Giacometti est un artiste ancré dans l’art moderne. Plus qu’une figure historique identifiée à son époque, il déploie un vocabulaire atemporel, qui le rapproche des artistes contemporains. Sa volonté d’aller vers un style universel, son refus de l’anecdote et sa posture d’artiste qui, pour maintenir sa liberté de création, refuse la voie des honneurs, de la fortune et du marché font écho aux publics jeunes comme aux artistes d’aujourd’hui. D’ailleurs, l’étude approfondie des archives et du corpus de ses œuvres révèle une grande diversité dans son travail. À première vue, on aurait tendance à penser que son œuvre est marquée par deux grandes époques, celles du surréalisme puis du retour à la figuration, avec ses figures synthétiques et élancées. En fait, Giacometti embrasse de nombreux styles dans ses recherches formelles. S’il a toujours prôné le retour au modèle vivant, sa référence à l’histoire de l’art reste omniprésente. Aussi, sous une discrète simplicité, il se révèle plus complexe et paradoxal. Réfutant notamment les interprétations trop littérales de son œuvre, il croise et synthétise références et influences, sans jamais s’y laisser enfermer. Ses propres commentaires sèment davantage la confusion sur son œuvre qu’ils n’éclairent le spectateur. Enfin, n’oublions pas, qu’à ses débuts, cet artiste de langue italienne, qui s’inscrit à la Grande Chaumière, ne côtoie que des étrangers croates, ou encore japonais… Aussi, sa modernité, au sein de sa production et a fortiori parmi ses contemporains, participe d’un phénomène pluriel auquel appartiennent toutes les avant-gardes du début de ce XXe siècle. C’est cette notion de diversité que l’institut entend mettre en lumière et transmettre. Une vision des modernités déjà développée au Centre Pompidou.

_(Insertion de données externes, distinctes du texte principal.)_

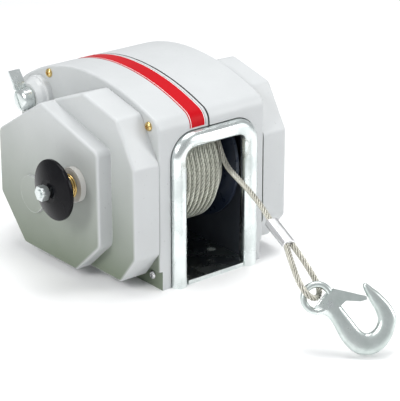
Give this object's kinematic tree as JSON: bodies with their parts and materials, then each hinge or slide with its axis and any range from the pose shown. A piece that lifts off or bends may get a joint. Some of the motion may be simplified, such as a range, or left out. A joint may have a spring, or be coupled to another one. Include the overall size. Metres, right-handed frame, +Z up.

Cette mission n’est-elle pas plutôt dévolue aux musées ?
L’institut Giacometti s’apparente à une société savante actualisée et adaptée aux besoins de notre époque. Dynamique et ouverte, elle instaure entre le visiteur et les œuvres une relation intimiste, immédiate et directe qui s’avère de plus en plus difficile dans les musées. Avec la création de cette structure privée, souple, réactive, dont l’utilité publique s’incarne dans un projet éducatif ambitieux et de longue haleine, s’invente une forme de modèle pour l’avenir. Grandes et petites structures, comme la fondation et l’institut Giacometti, ont à apprendre les unes des autres, à s’enrichir mutuellement, en prenant en compte le public, ses attentes, son échelle et son temps. L’avenir des grands musées n’est pas forcément de toujours montrer plus et le temps du gigantisme est révolu. Dans cette approche, les fondations ont une part à prendre, une expérience à partager.